Entropy analysis deserves special attention. A string like AKIAIOSFODNN7EXAMPLE has high entropy (4.1 bits per character), while AKIA1111111111111111 scores lower despite matching the regex. Gitleaks calculates Shannon entropy for each match:
// Simplified entropy calculation concept
func calculateEntropy(data string) float64 {
if len(data) == 0 {
return 0
}
entropy := 0.0
charCount := make(map[rune]int)
for _, char := range data {
charCount[char]++
}
for _, count := range charCount {
freq := float64(count) / float64(len(data))
entropy -= freq * math.Log2(freq)
}
return entropy
}
This prevents false positives from test data or placeholder values. You can tune entropy thresholds per rule—lowering it increases sensitivity but raises false positives.
Gitleaks supports allowlisting to handle known false positives or intentionally public test credentials. The config uses commit hashes, file paths, or regex patterns:
[allowlist]
description = "Allowlisted files and test credentials"
paths = [
'''.*_test\.go''',
'''docs/examples/.*'''
]
regexes = [
'''AKIA[A-Z0-9]{16}EXAMPLE''', # Documentation placeholder
]
commits = [
"5e1b8c4d9f2a3b7c6e8d1f4a9c2b5e7d8a1c4f6b", # PR where test key was added
]
For CI/CD integration, Gitleaks operates as a standalone binary with zero dependencies. A typical GitHub Actions workflow looks like this:
name: gitleaks
on: [pull_request, push]
jobs:
scan:
runs-on: ubuntu-latest
steps:
- uses: actions/checkout@v3
with:
fetch-depth: 0 # Full history for comprehensive scanning
- uses: gitleaks/gitleaks-action@v2
env:
GITHUB_TOKEN: ${{ secrets.GITHUB_TOKEN }}
GITLEAKS_LICENSE: ${{ secrets.GITLEAKS_LICENSE }}
The fetch-depth: 0 parameter is critical—shallow clones miss historical commits where secrets might lurk. The tool outputs findings in SARIF format (Static Analysis Results Interchange Format), which GitHub automatically displays in pull request reviews.
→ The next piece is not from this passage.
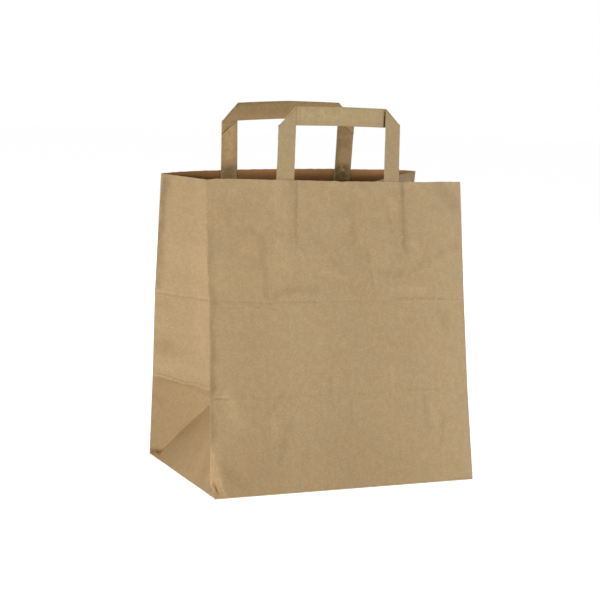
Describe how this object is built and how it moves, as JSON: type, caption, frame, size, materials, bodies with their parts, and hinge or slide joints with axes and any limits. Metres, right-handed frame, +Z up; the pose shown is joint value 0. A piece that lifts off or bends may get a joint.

For local development, pre-commit hooks prevent secrets from ever reaching the remote:
# .pre-commit-config.yaml
repos:
- repo: https://github.com/gitleaks/gitleaks
rev: v8.18.0
hooks:
- id: gitleaks
One architectural strength is the baseline feature. When inheriting a repository with historical secrets (already rotated), you can generate a baseline file that Gitleaks ignores on subsequent scans:
gitleaks detect --report-format json --report-path gitleaks-baseline.json
# Future scans ignore baseline findings
gitleaks detect --baseline-path gitleaks-baseline.json
This prevents alert fatigue while catching new leaks. The tool also supports scanning beyond Git repositories—directories, archives (tar, zip), and even stdin. You can pipe curl output or CI artifacts directly: curl https://example.com/config | gitleaks detect --no-git --pipe. The --max-depth flag controls how deep Gitleaks recurses into nested archives, useful when scanning dependency bundles or build artifacts.
Gotcha
The regex-based approach hits walls with obfuscated secrets and context-dependent values. If a developer splits an API key across multiple variables (key = prefix + suffix) or base64-encodes it inline, Gitleaks misses it unless you write custom rules. The tool also struggles with encrypted secrets managed by tools like SOPS or Sealed Secrets—it’ll flag the encrypted blob if it triggers entropy thresholds, generating false positives.
False positive rates remain the practical limitation. Even with entropy analysis, aggressive rulesets flag hex strings, UUIDs, and random test data. Teams often spend the first week tuning allowlists and entropy thresholds for their codebase. The default configuration errs toward sensitivity, which is correct from a security perspective but requires investment in baseline management. Large monorepos with years of history can take minutes to scan, and while Gitleaks supports --log-level and timeout configurations, you may need to exclude paths like vendor/ or node_modules/ to maintain reasonable CI/CD run times. The commercial license requirement for GitHub Actions (free for public repos, paid for private) also limits adoption for budget-conscious teams, though the CLI remains fully open-source.
Verdict
Use if: You need production-ready secret detection in CI/CD pipelines, want minimal dependencies (single Go binary), or require flexible deployment (pre-commit hooks, Docker, GitHub Actions). It’s the right choice for teams adopting DevSecOps practices who can invest a few hours tuning rules and baselines. The 24K+ star community and active maintenance make it the safest bet for long-term support. Skip if: Your codebase heavily uses encrypted secrets management (you’ll drown in false positives), you need semantic code analysis to understand context, or you require verified secret detection with API validation (TruffleHog excels here). Also skip if you’re on a tight budget with private repos and need the GitHub Action—just use the CLI in a custom workflow step instead.